__Written exercise__.
Please take the entries below from the first line through the line containing "a dense path." and repeat them exactly, leaving out everything after.

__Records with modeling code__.
## BEGIN
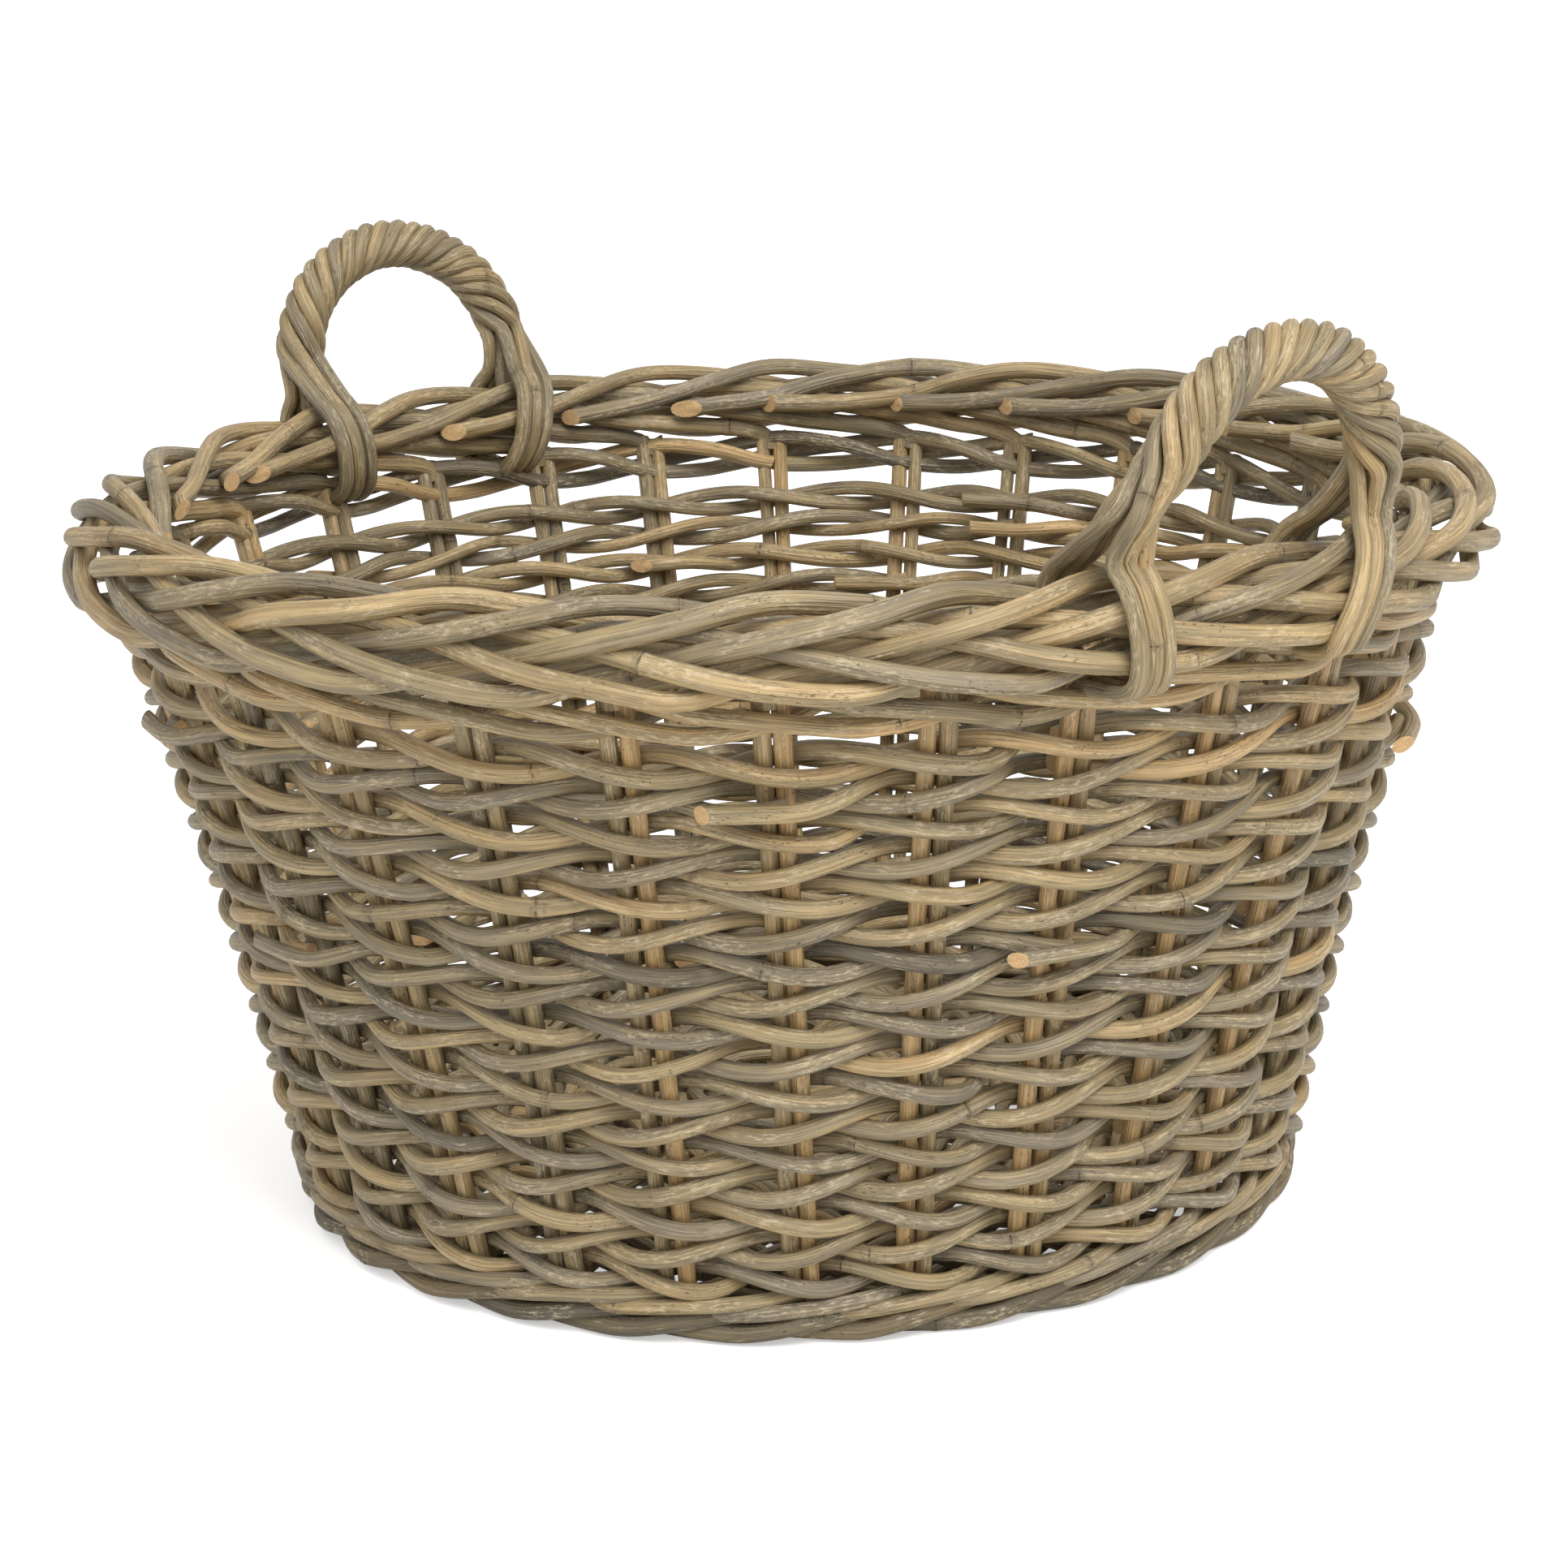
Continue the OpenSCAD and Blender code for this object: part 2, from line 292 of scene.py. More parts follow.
def lay_cane(bundle, path, thick, shade, cuts=(0.0, 0.0), sides=12, gap=5.5 * MM, faces=None):
    """Adds one closed cane along a dense path.

    cuts are the slants of its two ends in degrees. gap is the way from ring to ring of its
    mesh, and faces a direction that the slanted ends look to.
    """
    steps = np.linalg.norm(np.diff(path, axis=0), axis=1)
    along = np.concatenate([[0], np.cumsum(steps)])
    length = along[-1]
    knots = []
    place = draw.uniform(KNOT_FROM_END, KNOT_GAP[1])
    while place < length - KNOT_FROM_END:
        knots.append(place)
        place += draw.uniform(*KNOT_GAP)
    slants = [math.tan(math.radians(c)) * thick / 2 for c in cuts]
    places = ring_places(length, knots, gap, slants)
    spine = np.stack([np.interp(places, along, path[:, i]) for i in range(3)], axis=1)
    way, side, up = turning_sides(spine)

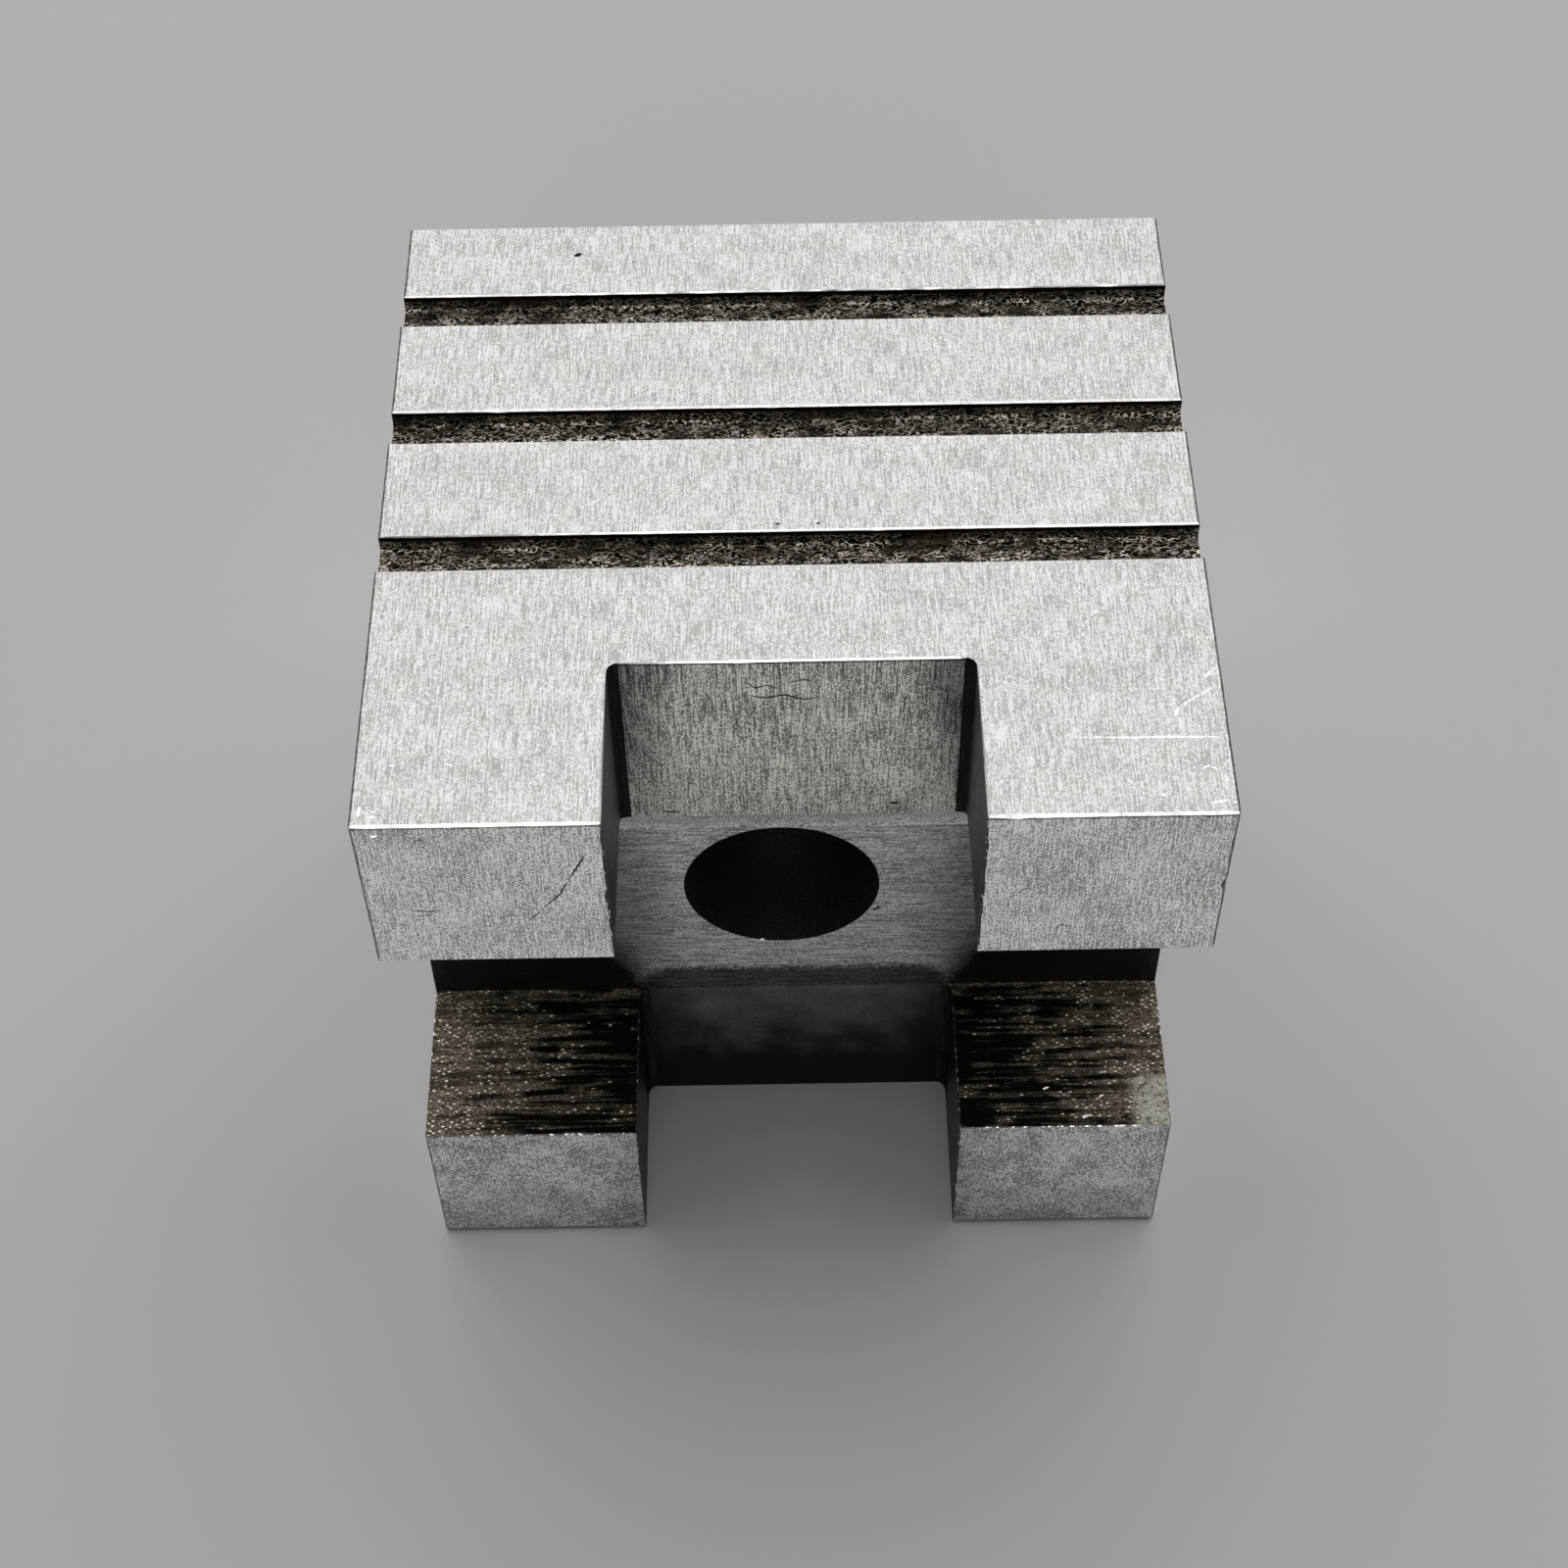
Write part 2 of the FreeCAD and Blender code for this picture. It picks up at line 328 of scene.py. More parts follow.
def edge_finish(edge):
    """Finish of a square edge, or nothing where it stays sharp."""
    if not is_outward(edge) or lies_at(edge, 1, CHANNEL_BACK) or edge.calc_length() < 2 * OUTER_EDGE:
        return None
    if is_foot_front(edge):
        return "foot_shadow_edge"
    if is_bore_rim(edge):
        return "bore_wall" if lies_at(edge, 1, HIGH.y) else None
    if lies_at(edge, 2, CHANNEL_LOW):
        return "specked_edge"
    if is_outside(edge):
        return None if is_groove_end(edge) else "outline_shade_edge"
    if lies_at(edge, 2, HIGH.z):
        return "bright_edge"
    return "specked_edge"


def break_all_edges(block):
    """Break the edges, the widest first, so that no chamfer runs past the end of another."""
    for name, width in (
            ("foot_shadow_edge", FOOT_EDGE), ("outline_shade_edge", OUTER_EDGE), ("bright_edge", LAND_EDGE),
            ("specked_edge", INNER_EDGE), ("bore_wall", INNER_EDGE)):
        break_edges(block, name, width, lambda edge: edge_finish(edge) == name)


block = shape_blank()
cut_channel(block)
cut_slot(block, HIGH.z + PAST, SLOT_BACK, "slot_back", "slot_side", "slot_corner")
cut_slot(block, CHANNEL_LOW + PAST / 2, CHANNEL_BACK, "scaled_wall", "leg_side", "leg_side")
cut_bore(block)
cut_grooves(block)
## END
__Written response__.
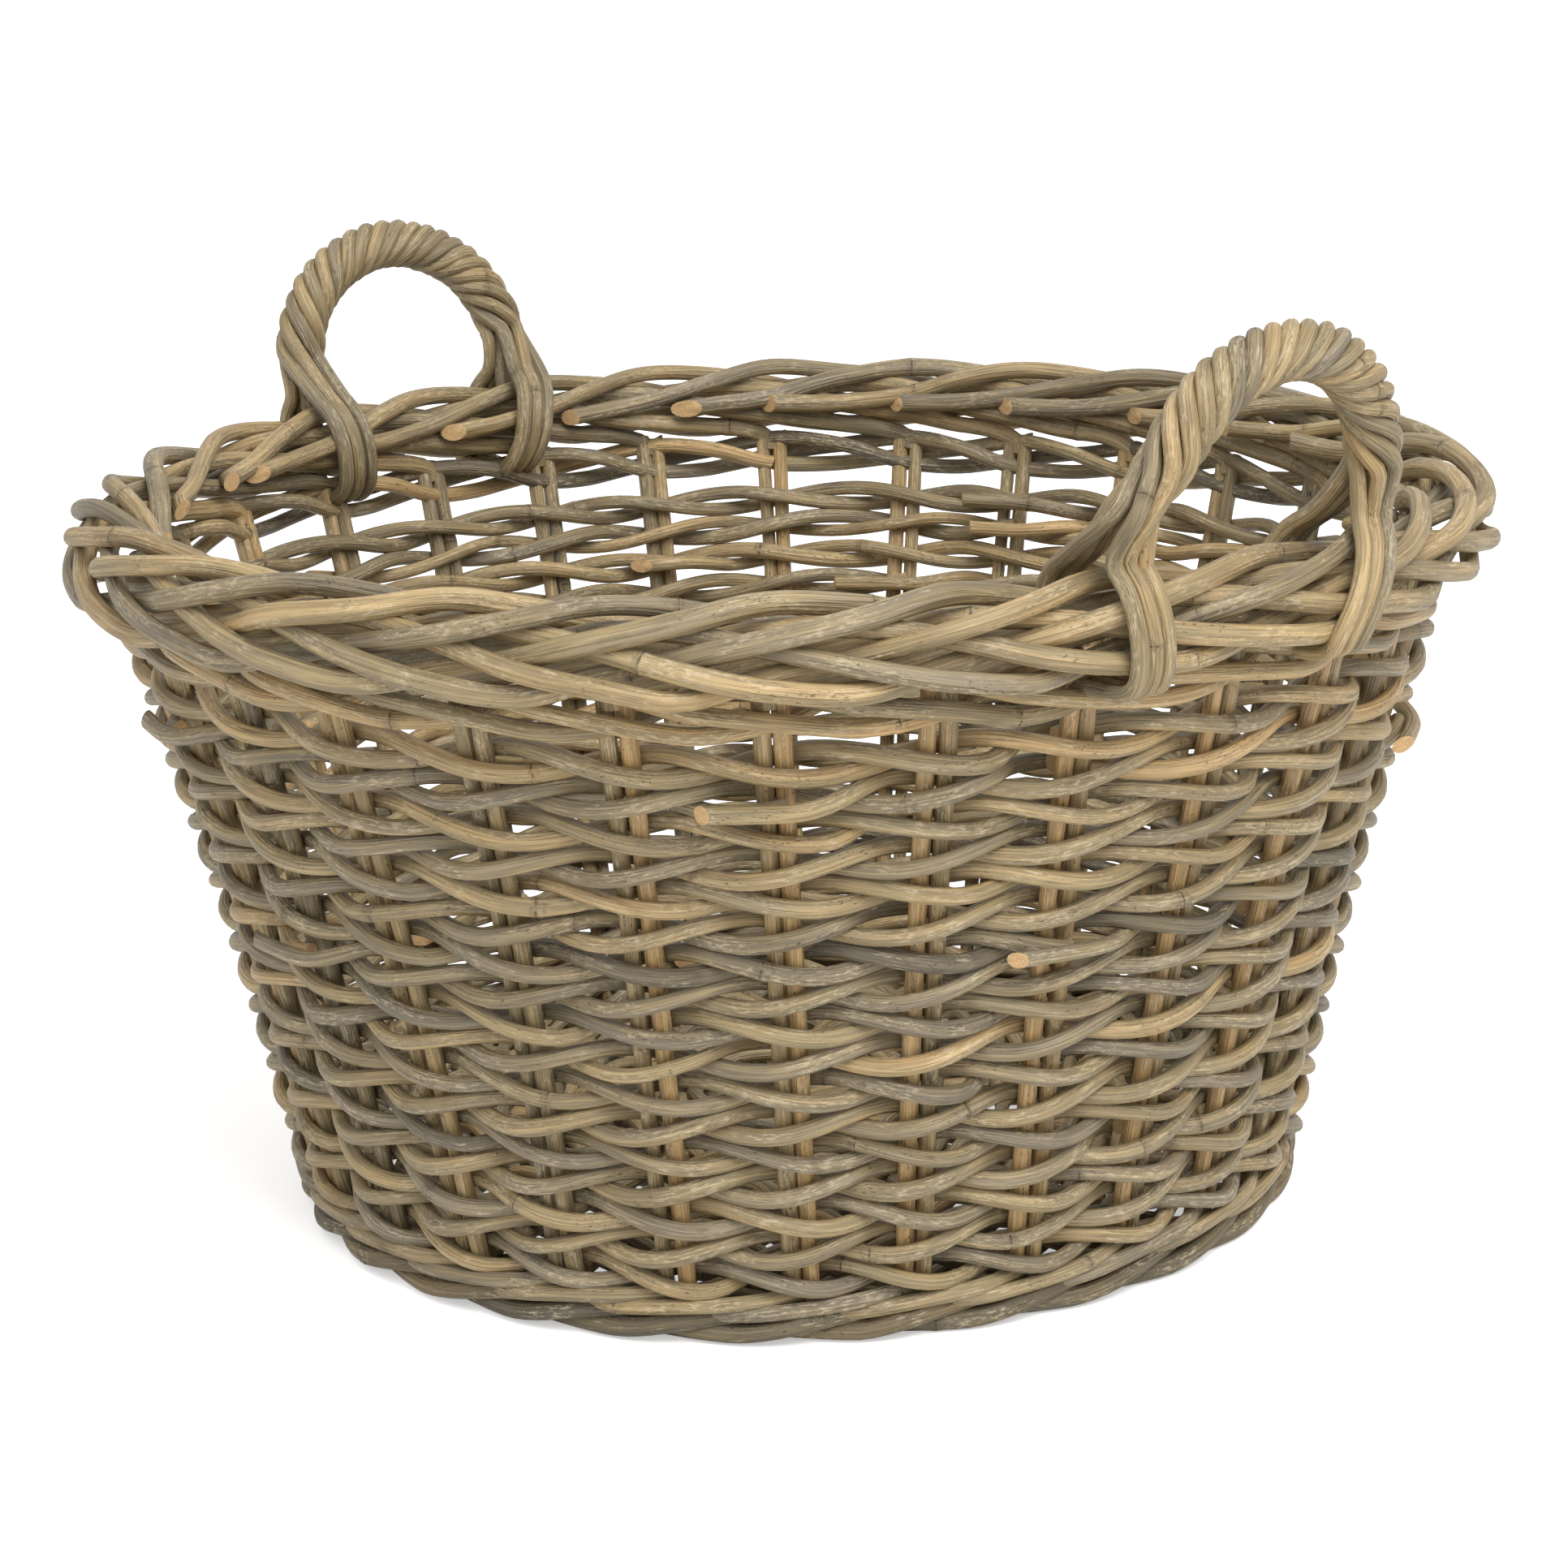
Continue the OpenSCAD and Blender code for this object: part 2, from line 292 of scene.py. More parts follow.
def lay_cane(bundle, path, thick, shade, cuts=(0.0, 0.0), sides=12, gap=5.5 * MM, faces=None):
    """Adds one closed cane along a dense path.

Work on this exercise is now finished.